International mobility

There are various forms of international mobility, for example, an employee who works:

  • from home;
  • from an address in their country of residence;
  • at an address outside of their country of residence; or
  • from a foreign office because of being a frontier worker, for instance, someone living in Belgium, working in the Netherlands, and vice versa.

However, the increased possibility for employees to work in another country raises tax and social security issues both for employers and employees.

Tax considerations

Some of the key points in relation to international mobility categorisation are as follows.

  1. The impact for the employer – the permanent establishment risks, the potential risk for higher tax costs, and an increase of tax disputes would fall within this category.
  2. The risk for the employee themselves – that would be, for instance, the risk of double taxation, and additionally you have more practical points of attention, for example, arranging work visas or keeping a detailed travel calendar.

“From a tax perspective, it is important to realise that cross-border employees may be taxed in multiple countries…” (Johan Vrolijk, 2:57)

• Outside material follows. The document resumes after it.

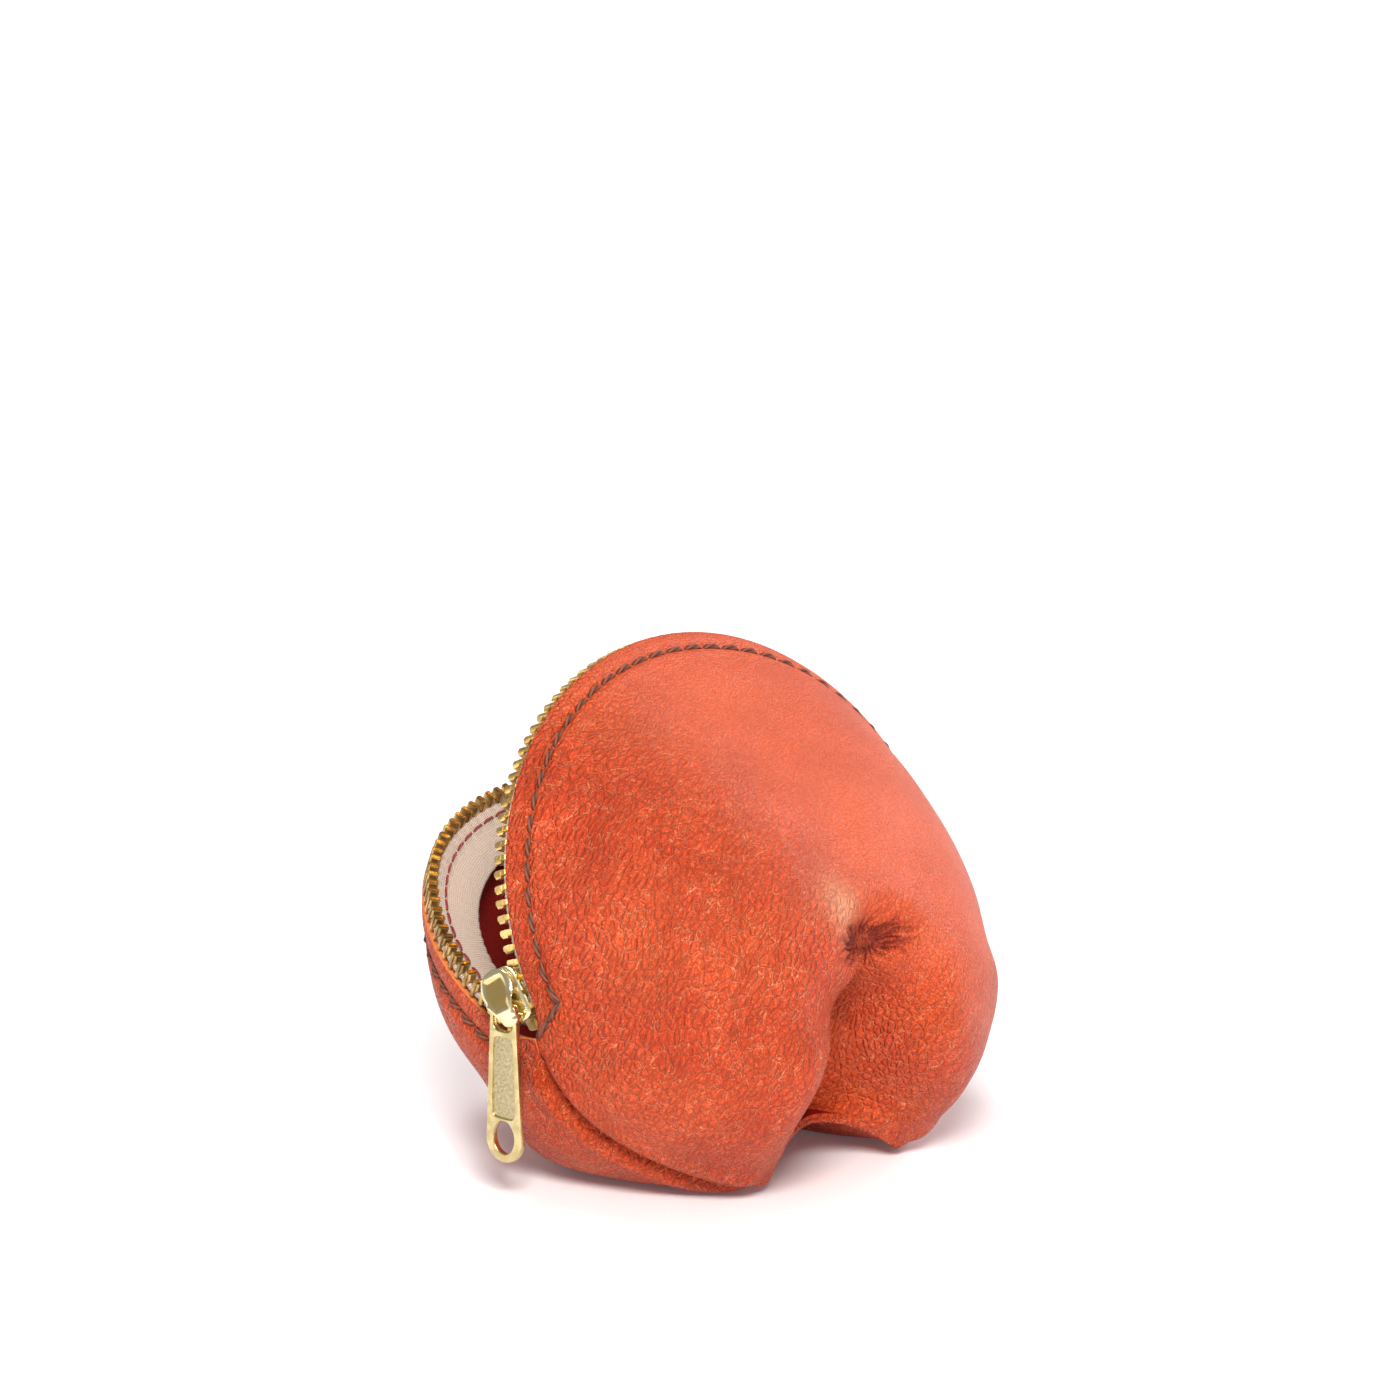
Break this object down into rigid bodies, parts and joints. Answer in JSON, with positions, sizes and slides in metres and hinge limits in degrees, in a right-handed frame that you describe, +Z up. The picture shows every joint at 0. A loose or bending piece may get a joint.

With respect to international mobility, the two main allocation rules are income from dependent personal services and directors’ fees. As a principle, employment income is taxable where the work is performed, but the country in which the employee is resident may exclusively tax employment income provided three conditions are met.

  1. The employee is not present for more than 183 days in the country where the work is performed, over the course of a year.
  2. The relevant payment should not be made by an employer which is resident in the country where the work is performed.
  3. The employer should not have a PE (permanent establishment) in the country where the work is performed which bears the remuneration.

There are many points to consider, and the information provided in this webinar is an overview, and is, therefore, not exhaustive.